Kommentar

Der wilde Osten

Eine Reise nach Polen kann sehr schön sein, beispielsweise nach Krakau, wo zum zweiten Mal ein Internationaler Kongress für Apotheker, in erster Linie für Polen und Deutsche, stattfand. Man kann Polen als ein aufstrebendes junges EU-Mitglied spüren. Auch wenn das Lohnniveau noch weit unter dem in Deutschland liegt - das Straßenbild zeigt uns viele westliche Marken, moderne Autos, Jugendliche im neuesten Look und kaum einer ohne Handy. Polen geht den Weg nach Westen.

Nur im Apothekenwesen herrscht der wilde Osten. Schuld daran sind im Grunde nicht unsere polnischen Kolleginnen und Kollegen, die sehr fortbildungswillig und -interessiert sind, sondern Polens Gesundheitspolitiker. Sie haben das Wort Liberalisierung wohl gänzlich missverstanden und im Liberalisierungstaumel nur noch Wettbewerb und Billigpreise im Gesundheitswesen im Kopf.

Insgesamt gibt es in Polen 13.000 Apotheken, dazu 1500 Apothekenverkaufspunkte (Arzneimittelabgabestellen) sowie Supermärkte und Tankstellen, an denen bestimmte Arzneimittel abgegeben werden dürfen. Im Durchschnitt versorgt eine Apotheke 3400 Einwohner, also in etwa mit deutschen Verhältnissen vergleichbar. Fremd- und Mehrbesitz ist erlaubt, die Preise für Arzneimittel sind freigegeben - und das hat Folgen. Zwar sind derzeit noch 87% der Apotheken inhabergeführt, doch die restlichen sind schon in Ketten organisiert.

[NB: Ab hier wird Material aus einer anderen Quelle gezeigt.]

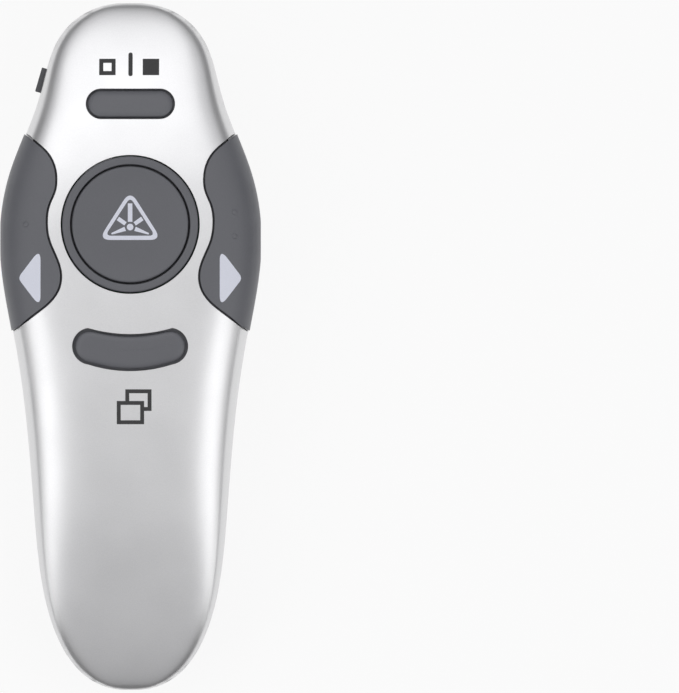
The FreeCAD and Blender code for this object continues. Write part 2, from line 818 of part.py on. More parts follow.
# Laser module: brass barrel with the diode behind and the lens in front, and the window in the nose
ALONG_Y = Rotation(Vector(1, 0, 0), -90)
keep(
    turned(
        "laser_barrel",
        [
            ("barrel_bore", "diode_length"),
            ("diode_radius", "diode_length"),
            ("diode_radius", "0"),
            ("barrel_radius", "0"),
            ("barrel_radius", "laser_length - small_round"),
            ("barrel_radius - small_round", "laser_length"),
            ("barrel_bore", "laser_length"),
        ],
        barrel_back,
        ALONG_Y,
    ),
    "laser_barrel",
)
lens_place = size["laser_back"] + size["laser_length"] - 2 * size["lens_wall"]
for name, radius, length, along in (
    ("laser_diode", "diode_radius", "diode_length", size["laser_back"]),
    ("laser_lens", "lens_radius", "lens_wall", lens_place),
    ("laser_window", "window_radius", "window_wall", half_length - wall - size["window_wall"]),
):
    item = document.addObject("Part::Cylinder", name + "_disc")
    bind(item, Radius=radius, Height=length)
    item.Placement = Placement(Vector(0, along, size["laser_height"]), ALONG_Y)
    keep(item, name)

# Power knob: a ridged grip through the slot, a plate behind the wall and a stub in the slide switch
plate_inner = wall + size["knob_gap"]
half_grip = size["knob_length"] / 2
grip_end = plate_inner + size["knob_plate_wall"]
grip_rise = size["knob_height"] / 2
grip = block(-size["knob_rise"], grip_end, -half_grip, half_grip, -grip_rise, grip_rise)
grooves = 4
groove_step = size["knob_length"] / (grooves + 1)
for index in range(grooves):
    groove_place = groove_step * (index + 1) - half_grip
    near = groove_place - size["knob_groove"] / 2
    groove_end = size["knob_groove"] - size["knob_rise"]
    grip = grip.cut(block(-overrun, groove_end, near, near + size["knob_groove"], -overrun, overrun))
plate = block(
    plate_inner,
    plate_inner + size["knob_plate_wall"],
    -size["knob_length"],
    size["knob_length"],
    -size["knob_plate_height"] / 2,
    size["knob_plate_height"] / 2,
)
stub_half = size["knob_plate_wall"]
case_start = plate_inner + size["knob_plate_wall"] + size["contact_gap"]
stub = block(plate_inner, case_start + 2 * stub_half, -stub_half, stub_half, -stub_half, stub_half)
knob = grip.fuse([plate, stub])
knob.translate(Vector(0, 0, -size["knob_slot_drop"]))
keep(feature("power_knob_solid", at_knob(knob)), "power_knob")
half_case = size["slider_length"] / 2
case = block(case_start, case_start + size["slider_depth"], -half_case, half_case, -size["slider_height"], 0)
room = block(
    case_start - stub_half,
    case_start + 2 * stub_half + size["knob_gap"],
    -stub_half - size["knob_travel"] - size["knob_gap"],
    stub_half + size["knob_gap"],
    -size["knob_slot_drop"] - stub_half - size["contact_gap"],
    -size["knob_slot_drop"] + stub_half + size["contact_gap"],
)
keep(feature("power_switch_solid", at_knob(case.cut(room))), "power_switch_case")

# Two cells side by side, head to tail, with a spring at each one's flat end and plates outside them
cell_points = [
    ("0", "0"),
    ("cell_radius - small_round", "0"),
    ("cell_radius", "small_round"),
    ("cell_radius", "cell_length - small_round"),
    ("cell_radius - small_round", "cell_length"),
    ("cell_button_radius", "cell_length"),
    ("cell_button_radius", "cell_length + cell_button_height"),
    ("0", "cell_length + cell_button_height"),
]
tilt = size["cell_tilt"]
headward = Rotation(Vector(1, 0, 0), tilt - 90)
tailward = Rotation(Vector(1, 0, 0), tilt + 90)
cell_way = headward.multVec(Vector(0, 0, 1))
front_middle = Vector(0, size["cell_front"], size["cell_height"])
cell_side_way = Vector(size["cell_spacing"] / 2, 0, 0)
whole_cell = size["cell_length"] + size["cell_button_height"]
first_base = front_middle - cell_side_way - cell_way * whole_cell
second_base = front_middle + cell_side_way - cell_way * size["spring_length"]
keep(turned("cell_1", cell_points, first_base, headward), "battery_1")
keep(turned("cell_2", cell_points, second_base, tailward), "battery_2")


def coil(base, rotation):
    """A coil spring that stands on its base, between a cell's flat end and a contact plate."""
    turns = 4
    steps_per_turn = 12
    wire_sides = 6
    low = size["spring_wire"] + size["contact_gap"] / 2
    rise = size["spring_length"] - 2 * low
    sections = []
    for step in range(turns * steps_per_turn + 1):
        spin = Rotation(Vector(0, 0, 1), 360 * step / steps_per_turn)
        height = low + rise * step / (turns * steps_per_turn)
        corners = []
        for side in range(wire_sides + 1):
            lean = 2 * math.pi * side / wire_sides
            across = size["spring_radius"] + size["spring_wire"] * math.cos(lean)
            corners.append(spin.multVec(Vector(across, 0, height + size["spring_wire"] * math.sin(lean))))
        sections.append(Part.makePolygon(corners))
    solid = Part.makeLoft(sections, True, True)
    return solid.transformed(Placement(base, rotation).toMatrix())


keep(feature("front_spring_coil", coil(second_base, headward)), "front_spring")
keep(feature("tail_spring_coil", coil(first_base, tailward)), "tail_spring")
plate_y = size["cell_front"] + size["contact_gap"]
half_plate = size["contact_width"] / 2
half_rise = size["contact_height"] / 2
plates = []
plate_low = size["cell_height"] - half_rise
plate_high = size["cell_height"] + half_rise
for side in (-1, 1):
    x = side * size["cell_spacing"] / 2
    plate_end = plate_y + size["contact_wall"]
    plates.append(block(x - half_plate, x + half_plate, plate_y, plate_end, plate_low, plate_high))
keep(feature("front_contact_pair", Part.makeCompound(plates)), "front_contacts")
tail_height = size["cell_height"] - whole_cell * math.sin(math.radians(tilt))
tail_y = cell_back - size["contact_gap"]
tail_reach = size["cell_spacing"] / 2 + half_plate
tail_start = tail_y - size["contact_wall"]
tail_low = tail_height - half_rise
tail_plate = block(-tail_reach, tail_reach, tail_start, tail_y, tail_low, tail_height + half_rise)
keep(feature("tail_contact_plate", tail_plate), "tail_contact")

# USB receiver, built in its own frame: body with grips and lip, shell with windows, tongue and contacts
thick = size["receiver_thickness"]
half = size["receiver_width"] / 2
groove = size["receiver_groove"]
core = block(-half + 2 * groove, half - 2 * groove, 0, size["receiver_length"], groove, thick - groove)
zones = [core]
flange_wall = size["receiver_flange"]
for y_low in (0, size["receiver_length"] - flange_wall):
    zones.append(block(-half, half, y_low, y_low + flange_wall, 0, thick))
grip_start = (size["receiver_length"] - size["receiver_grip_zone"]) / 2
bands = 5
rib = size["receiver_grip_zone"] / bands
half_rib = half - groove / 2
for index in range(0, bands, 2):
    y_low = grip_start + index * rib
    zones.append(block(-half_rib, half_rib, y_low, y_low + rib, groove / 2, thick - groove / 2))
lip_block = block(-half, half, 0, size["receiver_lip"], -overrun, groove)
receiver_body = zones[0].fuse(zones[1:])
half_plug = size["plug_width"] / 2
plug_low = (thick - size["plug_thickness"]) / 2
plug_high = plug_low + size["plug_thickness"]
plug_start = size["receiver_length"] - size["plug_root_length"]
plug_end = size["receiver_length"] + size["plug_length"]
step_depth = size["plug_root_step"]
half_root = half_plug - step_depth
root_end = size["receiver_length"] + step_depth
plug_root = block(-half_root, half_root, plug_start, root_end, plug_low + step_depth, plug_high - step_depth)
receiver_body = receiver_body.cut(plug_root)
tongue_half = size["tongue_width"] / 2
tongue_high = plug_high - size["plug_wall"] - size["contact_gap"]
tongue_low = tongue_high - size["tongue_wall"]
half_room = tongue_half + groove
chip_room = block(-half_room, half_room, flange_wall, plug_start, tongue_low - groove, tongue_high + groove)
receiver_body = in_receiver(receiver_body.cut(chip_room)).fuse(in_receiver(lip_block).common(outer))
keep(feature("receiver_body_solid", receiver_body), "receiver_body")
board_start = flange_wall + size["contact_gap"]
chip_low = tongue_high - size["board_wall"]
receiver_board = block(-tongue_half, tongue_half, board_start, plug_start, chip_low, tongue_high)
keep(feature("receiver_board_solid", in_receiver(receiver_board)), "receiver_board")
tongue_end = plug_end - size["tongue_inset"]
tongue = block(-tongue_half, tongue_half, plug_start, tongue_end, tongue_low, tongue_high)
keep(feature("receiver_tongue_solid", in_receiver(tongue)), "receiver_tongue")
pads = []
pad_end = plug_end - 2 * size["tongue_inset"]
pad_start = pad_end - size["contact_pad_length"]
pad_low = tongue_low - size["contact_pad_wall"]
half_pad = size["contact_pad_width"] / 2
for place_name in ("contact_inner_side", "contact_outer_side"):
    for x in (-size[place_name], size[place_name]):
        pads.append(block(x - half_pad, x + half_pad, pad_start, pad_end, pad_low, tongue_low))
keep(feature("receiver_contact_set", in_receiver(Part.makeCompound(pads))), "receiver_contacts")
plug = block(-half_plug, half_plug, root_end, plug_end, plug_low, plug_high).fuse(plug_root)
hollow = block(
    -half_plug + size["plug_wall"],
    half_plug - size["plug_wall"],
    plug_start - overrun,
    plug_end + overrun,
    plug_low + size["plug_wall"],
    plug_high - size["plug_wall"],
)
windows = []
y_high = plug_end - size["plug_window_place"]
y_low = y_high - size["plug_window_length"]
half_window = size["plug_window_width"] / 2
for x in (-size["plug_window_side"], size["plug_window_side"]):
    windows.append(block(x - half_window, x + half_window, y_low, y_high, -overrun, thick + overrun))
keep(feature("receiver_plug_solid", in_receiver(plug.cut([hollow] + windows))), "receiver_plug")

# Check every object, then write each sub-part
document.recompute()
for item in document.Objects:
    if "Invalid" in item.State or "Error" in item.State:
        raise RuntimeError(f"{item.Name} failed: {item.State}")
os.makedirs("parts", exist_ok=True)
faulty = [item.Label for item in parts if item.Shape.isNull() or not item.Shape.isValid()]
if faulty:
    raise RuntimeError(f"no valid shape: {faulty}")
for item in parts:
    print(f"{item.Label}: {len(item.Shape.Solids)} solids, {item.Shape.Volume:.1f} mm3")
    item.Shape.exportStep(f"parts/{item.Label}.step")
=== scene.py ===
"""Dresses the hand-held presentation clicker: its shells, keys, prints, inner works and USB receiver."""
import math

import bmesh
import bpy
import numpy as np
from mathutils import Matrix, Vector
from mathutils.bvhtree import BVHTree


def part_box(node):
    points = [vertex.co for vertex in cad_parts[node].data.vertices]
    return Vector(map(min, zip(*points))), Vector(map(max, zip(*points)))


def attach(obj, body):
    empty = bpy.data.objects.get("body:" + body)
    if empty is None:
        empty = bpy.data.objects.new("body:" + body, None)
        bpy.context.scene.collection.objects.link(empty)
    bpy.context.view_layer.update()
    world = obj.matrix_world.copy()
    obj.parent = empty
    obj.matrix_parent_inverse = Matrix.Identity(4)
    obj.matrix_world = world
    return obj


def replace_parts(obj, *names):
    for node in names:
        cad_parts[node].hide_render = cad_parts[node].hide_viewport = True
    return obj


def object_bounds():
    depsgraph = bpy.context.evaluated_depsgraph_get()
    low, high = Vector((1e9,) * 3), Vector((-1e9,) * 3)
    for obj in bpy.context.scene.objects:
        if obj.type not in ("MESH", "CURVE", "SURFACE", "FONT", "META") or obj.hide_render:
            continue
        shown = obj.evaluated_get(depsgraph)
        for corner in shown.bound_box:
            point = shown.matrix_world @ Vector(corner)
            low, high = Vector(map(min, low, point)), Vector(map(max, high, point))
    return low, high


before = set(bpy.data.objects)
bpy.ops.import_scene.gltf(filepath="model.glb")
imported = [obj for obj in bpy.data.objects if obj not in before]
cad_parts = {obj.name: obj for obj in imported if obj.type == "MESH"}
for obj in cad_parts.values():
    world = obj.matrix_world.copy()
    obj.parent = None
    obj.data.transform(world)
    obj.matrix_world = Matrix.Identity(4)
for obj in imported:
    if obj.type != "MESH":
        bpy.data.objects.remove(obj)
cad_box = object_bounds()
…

Mein Weg vom Hotel zum Kongresshaus führte mich an mehreren Apotheken vorbei. Erbitterte Preiskämpfe, marktschreierische Werbung sind zu sehen. Arzneimittel werden zum Einkaufspreis abgegeben (wobei die Arzneipreise bereits eh viel niedriger sind als bei uns), Patienten bekommen finanzielle Anreize, wenn sie bestimmte Apotheken besuchen, Gewinnspiele, bei denen Autos als Preis verlost werden, sind an der Tagesordnung. Die Kunden stehen Schlange in diesen Apotheken, zahlen sie doch beim Erwerb von billigen Arzneimitteln auch eine geringere prozentuale Zuzahlung. Das Apothekenpersonal kommt in diesen Apotheken kaum nach, die Kunden abzufertigen. Und abfertigen ist das richtige Wort - für Beratung ist hier keine Sekunde Zeit. Kleine Apotheken dagegen, die eine Beratung hoch halten, verlieren Kunden und müssen Umsatzverluste hinnehmen. Ähnliche Zustände sind aus Litauen zu hören.

Das ist der wilde Osten. Eine Aufforderung an unsere Wettbewerbspolitiker: Wer sehen will, wohin die vollkommene Liberalisierung führt, blicke nach Polen. Solche Zustände zerschlagen die pharmazeutische Zukunft, opfern die Arzneimittelsicherheit und reduzieren die Apothekenzahl gewaltsam. In Polen gewollt?